Pub Date: Nov. 1st, 1982
ISBN: 0374304696
Publisher: Farrar, Straus and Giroux

Dahl's elemental fix on kids' consciousness gets this off to a surefire shivery start, with orphan Sophie, awake st the witching hour, snatched from her bed by a giant hand and carried off to a land of giants clear off the last page of the atlas. But Sophie's kidnapper is really friendly (hence BFG for Big Friendly Giant) and does not eat humans as she had feared, but occupies himself gathering and dispensing dreams. He also expresses himself in a mixed-up, cutesy manner that is simply tiresome.
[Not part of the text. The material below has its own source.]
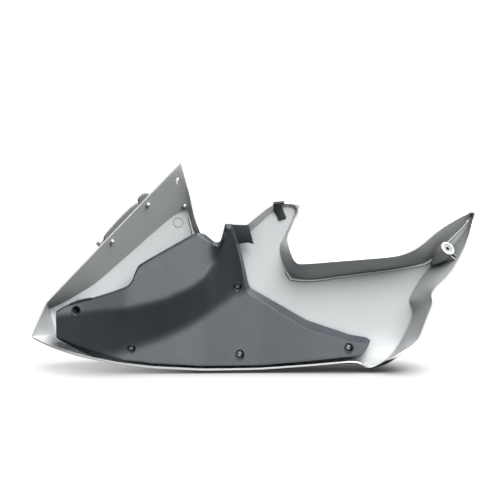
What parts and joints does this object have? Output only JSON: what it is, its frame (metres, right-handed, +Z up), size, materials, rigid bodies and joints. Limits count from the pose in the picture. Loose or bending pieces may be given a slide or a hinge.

Nearby, however, are nine still-bigger giants who do eat humans ("I is a nice and jumbly giant" but "human beans is like strawbunkles and cream to those giants," says the BFG)—and it's to protect the world from them that Sophie and the BFG hatch a scheme: He will mix a dream from his collection and send it to the Queen of England to apprise her of the threat; then, when she awakens, Sophie will be on her windowsill, and the BFG waiting in the garden, to convince her that the dream is true. And so it is that we find Sophie and the BFG breakfasting with Her Majesty . . . and the BFG violating all decorum, even to letting fly a glumptious whizzpopper (kids would call it a fart). Nevertheless the Queen is impressed and sends off her military men, who, under the BFG's direction, rope the sleeping giants and haul them back by helicopter to be imprisoned in a giant pit. This is all told in Dahl's higgledy-piggledy home-made manner, which is rarely disarming here despite the pandering. And it's hard to find the bumble-tongued BFG endearing.